The proliferation of AI-powered drones is fundamentally challenging conventional military tactics and force structures. These weapons systems have evolved from surveillance tools to lethal platforms, creating an urgent need for adaptation in military planning.

The asymmetric threat

Today's combat drones pose a significant threat to traditional military forces by making expensive platforms increasingly vulnerable targets. When a $10,000 drone can potentially disable a $10 million tank, military planners face a fundamental rethinking of force structure and deployment.

The use of drone swarms demonstrates this capability gap. Low-cost drones operating in coordinated groups can overwhelm conventional air defenses designed to counter fewer, more sophisticated threats. This dramatically changes the cost equation of warfare and gives smaller forces a powerful asymmetric advantage.

Counter-drone investments surge

The Marine Corps recently awarded Anduril a $642 million contract for counter-drone systems to protect installations from unmanned aerial threats. Marine Commandant Gen. Eric Smith noted "the increasing importance of... the proliferation and effectiveness of drones" in conflicts from Ukraine to the Middle East.

This substantial investment signals recognition that defending against drone threats requires new technological approaches. Traditional air defense systems struggle with small, agile drones that can approach from multiple directions simultaneously. The resulting counter-drone systems integrate AI for faster target identification and response.

Battlefield intelligence meets lethal autonomy

Beyond direct combat applications, military drones are evolving into sophisticated intelligence platforms. Air Force engineer Randall Pietersen's hyperspectral imaging system combines drone capabilities with machine learning to detect unexploded munitions, addressing a critical battlefield safety challenge.

This technology represents the bridge between surveillance and combat applications. The same systems that identify unexploded ordnance could potentially identify and target enemy personnel or equipment. As AI capabilities improve, the line between intelligence-gathering and autonomous targeting continues to blur.

Domestic production as national security

Massachusetts-based Ascent AeroSystems has introduced HELIUS, a sub-250-gram AI-powered drone that emphasizes its American-made credentials and NDAA compliance against Chinese-manufactured competitors.

This focus on domestic production addresses concerns about potential backdoors or vulnerabilities in foreign-made systems deployed in sensitive security contexts. Despite its $4,499 price point - far higher than consumer alternatives - the drone's compliance with government procurement requirements creates a protected market segment for security applications.

The AI-weapons acceleration

AI and weapons systems are developing in a mutually reinforcing cycle. Better AI makes weapons platforms more autonomous and capable, while more sophisticated weapons systems generate data that improves AI performance. This creates an accelerating innovation cycle that continuously expands lethal capabilities.
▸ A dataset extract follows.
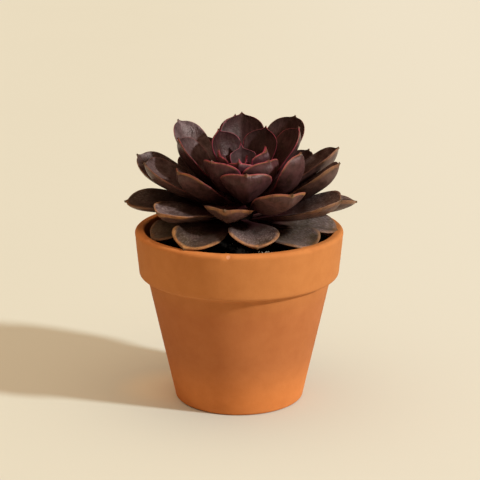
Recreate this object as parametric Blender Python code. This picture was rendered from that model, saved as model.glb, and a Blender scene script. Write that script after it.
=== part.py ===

As Max Tegmark warns in his essay on AI risks, this acceleration could outpace society's ability to develop appropriate safeguards. Military AI systems may achieve capabilities that their developers didn't anticipate, leading to unpredictable outcomes in combat scenarios.

Strategic implications

The rapid evolution of AI-powered weapons raises fundamental questions about the future of warfare:

  1. What happens to military doctrine when small, autonomous systems can effectively challenge conventional forces?

  2. How will rules of engagement evolve when machines make targeting decisions at speeds beyond human reaction times?

  3. Will autonomous weapons lower the threshold for military action by reducing the risk to human personnel?

The battlefield is transforming rapidly through the convergence of AI and unmanned systems. Military organizations that adapt quickly to this new reality will maintain effectiveness; those that cling to conventional approaches risk becoming obsolete against nimble, intelligent, and increasingly deadly autonomous weapons.